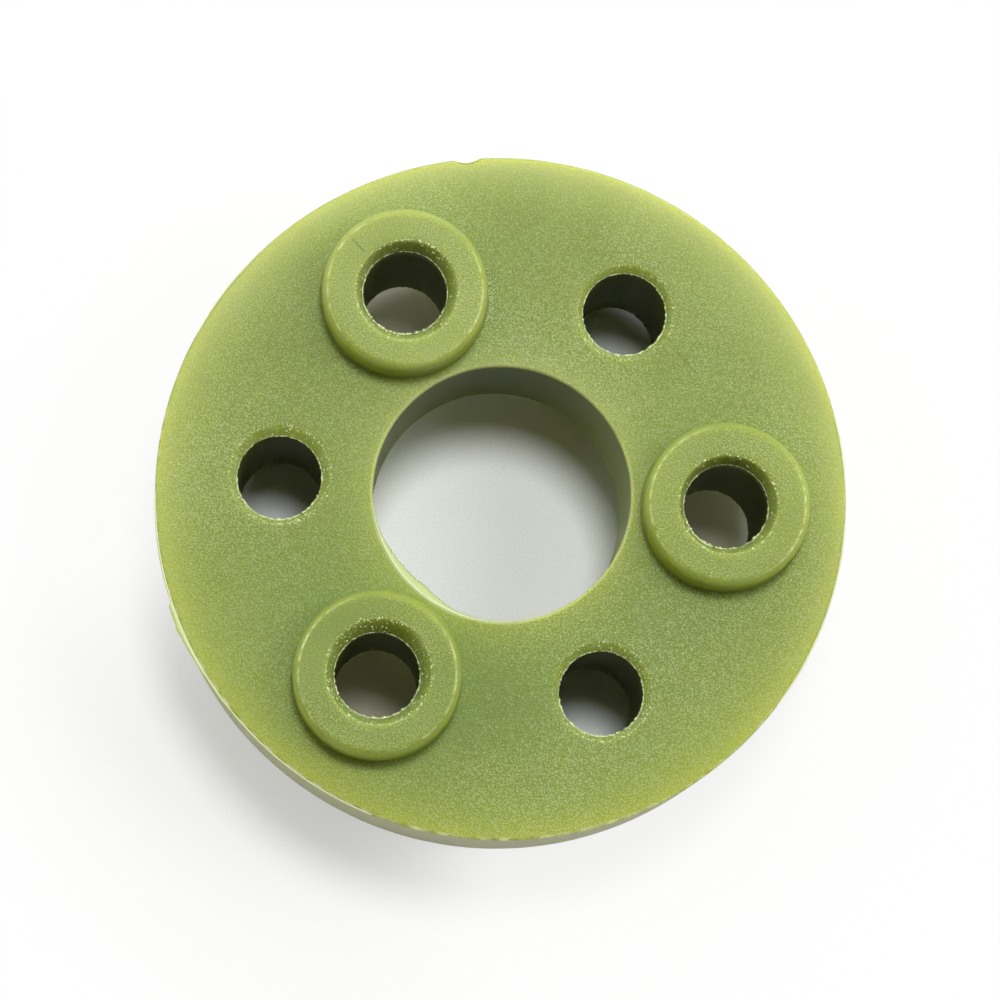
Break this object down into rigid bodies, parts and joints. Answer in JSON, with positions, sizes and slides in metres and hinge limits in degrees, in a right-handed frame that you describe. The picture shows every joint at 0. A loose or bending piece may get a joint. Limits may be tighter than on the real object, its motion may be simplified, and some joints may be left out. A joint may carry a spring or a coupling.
{
  "type": "supercharger coupler",
  "caption": "Flexible drive disc of olive green polyurethane that joins two pinned hubs, with a plain bore and pin holes standing in bosses on alternate faces.",
  "frame": {"origin": "on the bore's axis, at mid thickness of the disc and of the whole part", "axes": "+Z along the bore's axis, out of the upper face; +X through the middle of an upper boss"},
  "size_m": [0.052, 0.052, 0.0164],
  "materials": {
    "cast_polyurethane": "satin olive green, slightly translucent"
  },
  "bodies": {
    "root": {"coupler": "cast_polyurethane"}
  },
  "joints": []
}
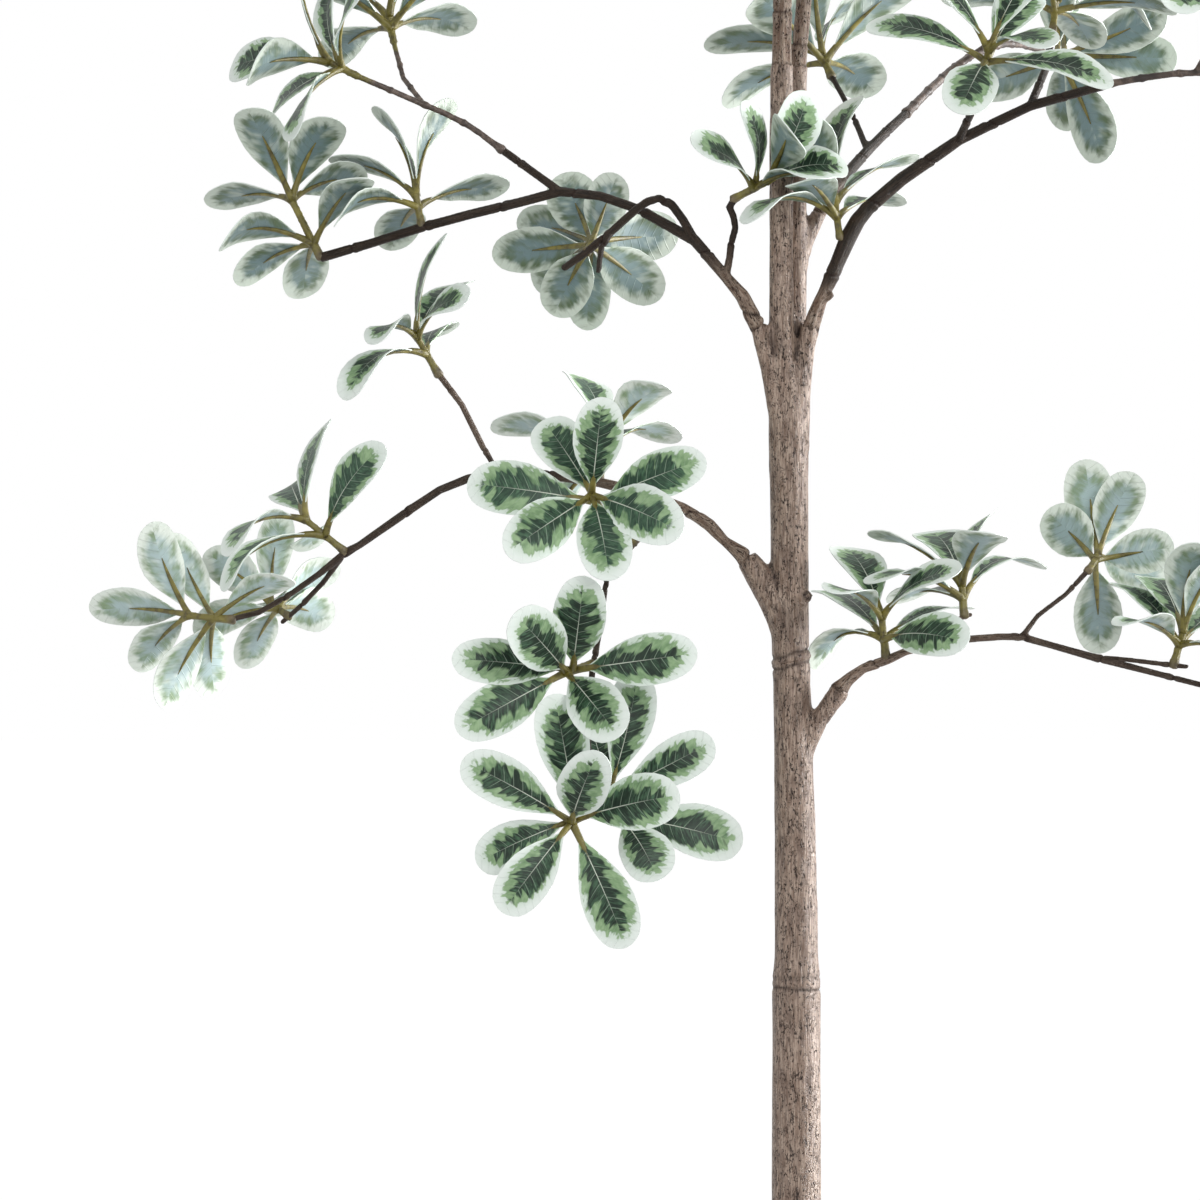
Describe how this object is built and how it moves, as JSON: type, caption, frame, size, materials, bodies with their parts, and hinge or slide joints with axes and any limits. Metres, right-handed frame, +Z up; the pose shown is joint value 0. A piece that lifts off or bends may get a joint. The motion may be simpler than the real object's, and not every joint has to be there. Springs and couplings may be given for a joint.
{
  "type": "potted madagascar almond tree",
  "caption": "Slim artificial tree in a plain round planter: jointed trunk, two leaders, arching limbs and rosettes of broad white-edged variegated leaves.",
  "frame": {"origin": "centre of the planter's flat underside", "axes": "+Z up along the trunk, -Y the tree's front, +X to the right seen from the front"},
  "size_m": [0.8625, 0.7538, 2.0696],
  "materials": {
    "charcoal_plastic": "matt moulded plastic",
    "cement": "rough cast",
    "potting_soil": "loose and matt",
    "trunk_bark": "moulded bark, satin on its ridges",
    "limb_bark": "moulded bark, satin",
    "leaves": "satin printed leaf on a moulded stem"
  },
  "bodies": {
    "root": {"planter_pot": "charcoal_plastic", "ballast_cement": "cement", "soil": "potting_soil", "trunk_butt": "trunk_bark", "trunk_lower": "trunk_bark", "trunk_middle": "trunk_bark", "trunk_upper": "trunk_bark", "leader_front": "limb_bark", "leader_rear": "limb_bark", "limb_left_low": "limb_bark", "limb_right_low": "limb_bark", "limb_left_high": "limb_bark", "limb_right_high": "limb_bark", "limb_back_right": "limb_bark", "limb_front": "limb_bark", "limb_back": "limb_bark", "limb_left_top": "limb_bark", "limb_right_top": "limb_bark", "spray_right_low": "leaves", "spray_left_high": "leaves", "spray_right_high": "leaves", "spray_back_right": "leaves", "spray_front": "leaves", "spray_back": "leaves", "spray_left_top": "leaves", "spray_right_top": "leaves", "spray_crown_left": "leaves", "spray_crown_right": "leaves", "spray_crown_back": "leaves", "spray_crown_inner": "leaves", "spray_crown_rear": "leaves", "rosette_01": "leaves", "rosette_02": "leaves", "rosette_03": "leaves", "rosette_04": "leaves", "rosette_05": "leaves", "rosette_06": "leaves", "rosette_07": "leaves", "rosette_08": "leaves", "rosette_09": "leaves", "rosette_10": "leaves", "rosette_11": "leaves", "rosette_12": "leaves", "rosette_13": "leaves", "rosette_14": "leaves", "rosette_15": "leaves", "rosette_16": "leaves", "rosette_17": "leaves", "rosette_18": "leaves", "rosette_19": "leaves", "rosette_20": "leaves", "rosette_21": "leaves", "rosette_22": "leaves", "rosette_23": "leaves", "rosette_24": "leaves", "rosette_25": "leaves", "rosette_26": "leaves", "rosette_27": "leaves", "rosette_28": "leaves", "rosette_29": "leaves"}
  },
  "joints": []
}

========================================

WORK REQUIRED | Report all lines of the data that include the word "JSON".

ANSWER TO THIS EXERCISE |
Break this object down into rigid bodies, parts and joints. Answer in JSON, with positions, sizes and slides in metres and hinge limits in degrees, in a right-handed frame that you describe. The picture shows every joint at 0. A loose or bending piece may get a joint. Limits may be tighter than on the real object, its motion may be simplified, and some joints may be left out. A joint may carry a spring or a coupling.
Describe how this object is built and how it moves, as JSON: type, caption, frame, size, materials, bodies with their parts, and hinge or slide joints with axes and any limits. Metres, right-handed frame, +Z up; the pose shown is joint value 0. A piece that lifts off or bends may get a joint. The motion may be simpler than the real object's, and not every joint has to be there. Springs and couplings may be given for a joint.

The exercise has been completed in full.